===== Entries provided =====

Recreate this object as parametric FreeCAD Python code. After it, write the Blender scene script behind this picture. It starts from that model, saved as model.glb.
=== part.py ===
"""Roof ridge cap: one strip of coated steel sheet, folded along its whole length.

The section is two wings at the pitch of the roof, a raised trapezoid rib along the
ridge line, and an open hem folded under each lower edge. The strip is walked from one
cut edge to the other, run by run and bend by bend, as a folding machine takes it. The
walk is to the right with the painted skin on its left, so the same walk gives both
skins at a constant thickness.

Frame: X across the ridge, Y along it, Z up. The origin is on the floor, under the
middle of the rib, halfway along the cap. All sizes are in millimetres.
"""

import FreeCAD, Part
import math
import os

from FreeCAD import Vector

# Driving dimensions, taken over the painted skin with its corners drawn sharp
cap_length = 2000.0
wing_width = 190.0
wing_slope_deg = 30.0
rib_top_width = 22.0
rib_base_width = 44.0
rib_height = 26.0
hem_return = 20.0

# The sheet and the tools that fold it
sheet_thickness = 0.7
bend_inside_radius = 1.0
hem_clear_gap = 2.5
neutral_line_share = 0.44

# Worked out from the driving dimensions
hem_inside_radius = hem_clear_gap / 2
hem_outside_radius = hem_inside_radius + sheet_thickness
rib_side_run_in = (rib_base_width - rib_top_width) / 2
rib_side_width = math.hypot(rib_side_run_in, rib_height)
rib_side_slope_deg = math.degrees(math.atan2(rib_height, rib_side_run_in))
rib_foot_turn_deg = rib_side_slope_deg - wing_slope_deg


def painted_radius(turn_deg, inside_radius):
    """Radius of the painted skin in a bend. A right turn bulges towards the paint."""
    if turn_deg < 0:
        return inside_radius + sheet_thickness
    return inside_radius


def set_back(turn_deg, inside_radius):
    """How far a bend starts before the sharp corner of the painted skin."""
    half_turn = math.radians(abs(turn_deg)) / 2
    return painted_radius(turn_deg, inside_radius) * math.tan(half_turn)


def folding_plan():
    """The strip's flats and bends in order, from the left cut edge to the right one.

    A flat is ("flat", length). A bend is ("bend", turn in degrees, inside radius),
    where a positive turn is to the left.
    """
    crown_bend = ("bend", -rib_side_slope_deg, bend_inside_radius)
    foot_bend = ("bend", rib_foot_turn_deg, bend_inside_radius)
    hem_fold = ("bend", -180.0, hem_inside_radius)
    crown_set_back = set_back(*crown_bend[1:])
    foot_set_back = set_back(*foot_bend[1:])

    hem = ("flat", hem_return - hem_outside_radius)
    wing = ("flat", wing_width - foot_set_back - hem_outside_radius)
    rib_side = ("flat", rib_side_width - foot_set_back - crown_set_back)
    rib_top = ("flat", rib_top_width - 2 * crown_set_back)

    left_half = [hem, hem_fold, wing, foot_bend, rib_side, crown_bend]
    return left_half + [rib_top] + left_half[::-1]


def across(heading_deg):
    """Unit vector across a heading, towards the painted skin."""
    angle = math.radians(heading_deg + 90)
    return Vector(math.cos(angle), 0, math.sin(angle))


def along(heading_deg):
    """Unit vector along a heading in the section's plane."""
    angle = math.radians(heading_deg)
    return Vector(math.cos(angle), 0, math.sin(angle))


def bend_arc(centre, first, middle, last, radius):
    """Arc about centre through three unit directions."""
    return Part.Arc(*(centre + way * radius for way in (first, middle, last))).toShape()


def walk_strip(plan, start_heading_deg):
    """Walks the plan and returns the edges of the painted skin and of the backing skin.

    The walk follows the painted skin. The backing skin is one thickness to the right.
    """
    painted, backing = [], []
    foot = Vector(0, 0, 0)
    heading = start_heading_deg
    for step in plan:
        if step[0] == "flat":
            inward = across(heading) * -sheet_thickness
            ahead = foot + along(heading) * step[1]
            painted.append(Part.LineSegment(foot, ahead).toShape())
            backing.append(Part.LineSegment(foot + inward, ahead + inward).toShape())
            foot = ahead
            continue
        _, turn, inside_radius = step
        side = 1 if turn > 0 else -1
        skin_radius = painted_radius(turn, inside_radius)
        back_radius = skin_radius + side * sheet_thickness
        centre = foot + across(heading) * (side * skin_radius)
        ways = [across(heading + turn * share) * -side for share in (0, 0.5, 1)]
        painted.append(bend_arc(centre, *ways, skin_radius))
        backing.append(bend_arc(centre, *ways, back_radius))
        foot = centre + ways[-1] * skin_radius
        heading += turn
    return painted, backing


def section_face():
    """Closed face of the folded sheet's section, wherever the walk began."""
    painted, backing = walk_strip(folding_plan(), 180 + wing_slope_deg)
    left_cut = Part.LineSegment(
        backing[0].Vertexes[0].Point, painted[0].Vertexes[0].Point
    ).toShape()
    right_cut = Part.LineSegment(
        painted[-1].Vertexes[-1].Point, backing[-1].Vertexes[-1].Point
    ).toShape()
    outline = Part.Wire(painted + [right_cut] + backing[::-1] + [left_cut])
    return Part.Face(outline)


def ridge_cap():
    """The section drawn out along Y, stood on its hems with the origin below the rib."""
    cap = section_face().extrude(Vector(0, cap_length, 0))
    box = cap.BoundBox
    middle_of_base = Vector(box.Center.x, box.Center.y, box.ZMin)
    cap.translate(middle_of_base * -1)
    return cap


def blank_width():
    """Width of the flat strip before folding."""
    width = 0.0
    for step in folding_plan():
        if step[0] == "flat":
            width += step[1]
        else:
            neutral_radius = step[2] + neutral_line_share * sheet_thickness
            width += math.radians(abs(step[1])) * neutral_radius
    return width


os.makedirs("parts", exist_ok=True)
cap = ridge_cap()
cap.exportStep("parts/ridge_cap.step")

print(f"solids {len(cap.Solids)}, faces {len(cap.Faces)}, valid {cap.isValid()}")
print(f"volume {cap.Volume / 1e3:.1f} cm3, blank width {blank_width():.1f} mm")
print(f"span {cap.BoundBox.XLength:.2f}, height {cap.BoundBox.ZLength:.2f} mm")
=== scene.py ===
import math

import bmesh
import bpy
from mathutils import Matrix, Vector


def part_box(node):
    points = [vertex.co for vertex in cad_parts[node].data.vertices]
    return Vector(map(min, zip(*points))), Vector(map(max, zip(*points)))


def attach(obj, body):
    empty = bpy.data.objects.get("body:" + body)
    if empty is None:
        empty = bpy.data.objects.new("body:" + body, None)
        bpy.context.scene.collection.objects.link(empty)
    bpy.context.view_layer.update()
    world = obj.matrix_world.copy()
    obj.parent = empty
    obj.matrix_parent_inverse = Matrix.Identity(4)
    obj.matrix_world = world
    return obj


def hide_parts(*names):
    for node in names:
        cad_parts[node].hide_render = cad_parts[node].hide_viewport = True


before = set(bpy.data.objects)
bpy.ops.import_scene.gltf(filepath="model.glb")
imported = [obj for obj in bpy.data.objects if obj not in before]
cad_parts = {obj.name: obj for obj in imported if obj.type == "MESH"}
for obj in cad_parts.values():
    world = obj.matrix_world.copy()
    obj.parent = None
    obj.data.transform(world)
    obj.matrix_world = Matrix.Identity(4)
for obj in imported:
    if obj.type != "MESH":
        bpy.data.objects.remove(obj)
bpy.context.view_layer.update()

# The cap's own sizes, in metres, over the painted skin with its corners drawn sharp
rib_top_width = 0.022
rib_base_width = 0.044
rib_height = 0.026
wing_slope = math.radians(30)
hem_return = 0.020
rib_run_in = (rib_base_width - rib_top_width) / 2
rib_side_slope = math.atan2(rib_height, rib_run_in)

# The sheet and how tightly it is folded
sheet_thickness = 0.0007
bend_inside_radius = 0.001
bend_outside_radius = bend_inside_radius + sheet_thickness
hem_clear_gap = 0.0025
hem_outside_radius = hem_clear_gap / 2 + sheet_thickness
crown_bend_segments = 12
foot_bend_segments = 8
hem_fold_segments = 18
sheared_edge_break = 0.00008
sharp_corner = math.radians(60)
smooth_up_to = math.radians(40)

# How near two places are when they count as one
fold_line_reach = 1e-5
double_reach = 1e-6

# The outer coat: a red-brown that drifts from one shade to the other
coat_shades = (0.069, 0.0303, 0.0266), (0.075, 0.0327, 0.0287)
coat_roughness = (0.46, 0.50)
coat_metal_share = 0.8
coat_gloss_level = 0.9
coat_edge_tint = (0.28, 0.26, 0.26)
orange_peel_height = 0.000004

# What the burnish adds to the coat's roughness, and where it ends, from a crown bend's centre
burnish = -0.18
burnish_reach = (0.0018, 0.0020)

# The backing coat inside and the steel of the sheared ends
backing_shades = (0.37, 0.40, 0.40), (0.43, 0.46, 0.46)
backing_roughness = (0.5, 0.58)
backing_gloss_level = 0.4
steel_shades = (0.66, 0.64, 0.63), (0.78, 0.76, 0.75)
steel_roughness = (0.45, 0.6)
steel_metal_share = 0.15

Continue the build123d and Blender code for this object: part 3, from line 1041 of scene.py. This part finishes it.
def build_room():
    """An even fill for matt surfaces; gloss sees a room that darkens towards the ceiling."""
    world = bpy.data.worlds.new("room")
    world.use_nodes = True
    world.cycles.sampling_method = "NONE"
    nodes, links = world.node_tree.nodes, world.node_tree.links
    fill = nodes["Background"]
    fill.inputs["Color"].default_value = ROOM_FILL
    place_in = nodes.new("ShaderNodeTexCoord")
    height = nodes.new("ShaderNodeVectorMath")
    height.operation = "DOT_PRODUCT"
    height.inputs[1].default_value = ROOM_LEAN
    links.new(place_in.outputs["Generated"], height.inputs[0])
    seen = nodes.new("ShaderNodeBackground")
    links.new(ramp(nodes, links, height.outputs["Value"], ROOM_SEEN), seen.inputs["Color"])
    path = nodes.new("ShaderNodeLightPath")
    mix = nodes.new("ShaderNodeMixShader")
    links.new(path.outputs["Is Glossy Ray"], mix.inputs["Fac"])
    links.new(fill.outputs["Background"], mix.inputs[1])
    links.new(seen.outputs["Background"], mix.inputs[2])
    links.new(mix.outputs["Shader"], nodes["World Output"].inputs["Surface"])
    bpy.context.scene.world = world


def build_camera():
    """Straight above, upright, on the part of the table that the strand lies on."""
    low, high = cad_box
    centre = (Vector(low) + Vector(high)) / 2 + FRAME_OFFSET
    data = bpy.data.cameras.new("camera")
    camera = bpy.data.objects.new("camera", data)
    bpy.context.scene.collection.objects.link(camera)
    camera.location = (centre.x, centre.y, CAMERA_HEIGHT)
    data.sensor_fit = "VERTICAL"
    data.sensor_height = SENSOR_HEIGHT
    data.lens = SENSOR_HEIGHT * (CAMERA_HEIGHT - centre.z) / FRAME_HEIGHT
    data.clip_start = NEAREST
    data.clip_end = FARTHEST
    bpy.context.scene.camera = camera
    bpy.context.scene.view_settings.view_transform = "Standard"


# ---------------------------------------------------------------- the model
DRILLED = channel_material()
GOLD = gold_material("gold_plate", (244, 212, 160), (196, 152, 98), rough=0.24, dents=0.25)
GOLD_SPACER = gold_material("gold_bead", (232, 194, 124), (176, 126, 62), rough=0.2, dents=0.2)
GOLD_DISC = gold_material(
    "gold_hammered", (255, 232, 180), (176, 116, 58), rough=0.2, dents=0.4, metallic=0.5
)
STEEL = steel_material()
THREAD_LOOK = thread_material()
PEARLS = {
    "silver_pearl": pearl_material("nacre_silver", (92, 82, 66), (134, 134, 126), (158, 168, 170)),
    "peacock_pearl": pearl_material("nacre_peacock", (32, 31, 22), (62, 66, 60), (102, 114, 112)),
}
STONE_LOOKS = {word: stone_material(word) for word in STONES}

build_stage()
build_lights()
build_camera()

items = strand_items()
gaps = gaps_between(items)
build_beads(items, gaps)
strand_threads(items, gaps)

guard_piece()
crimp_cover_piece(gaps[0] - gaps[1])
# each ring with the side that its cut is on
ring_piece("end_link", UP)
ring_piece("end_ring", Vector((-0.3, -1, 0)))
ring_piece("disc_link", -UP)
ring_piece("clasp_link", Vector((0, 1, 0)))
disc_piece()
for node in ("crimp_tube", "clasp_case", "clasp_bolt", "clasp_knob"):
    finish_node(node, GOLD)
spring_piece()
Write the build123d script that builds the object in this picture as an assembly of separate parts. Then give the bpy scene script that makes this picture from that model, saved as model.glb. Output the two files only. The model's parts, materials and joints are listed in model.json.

=====

What the exercise asks:
Return the lines from the line with "return width" through the line with "if empty is", inclusive, exactly as they stand, and nothing else.

Exercise result:
    return width


os.makedirs("parts", exist_ok=True)
cap = ridge_cap()
cap.exportStep("parts/ridge_cap.step")

print(f"solids {len(cap.Solids)}, faces {len(cap.Faces)}, valid {cap.isValid()}")
print(f"volume {cap.Volume / 1e3:.1f} cm3, blank width {blank_width():.1f} mm")
print(f"span {cap.BoundBox.XLength:.2f}, height {cap.BoundBox.ZLength:.2f} mm")
=== scene.py ===
import math

import bmesh
import bpy
from mathutils import Matrix, Vector


def part_box(node):
    points = [vertex.co for vertex in cad_parts[node].data.vertices]
    return Vector(map(min, zip(*points))), Vector(map(max, zip(*points)))


def attach(obj, body):
    empty = bpy.data.objects.get("body:" + body)
    if empty is None:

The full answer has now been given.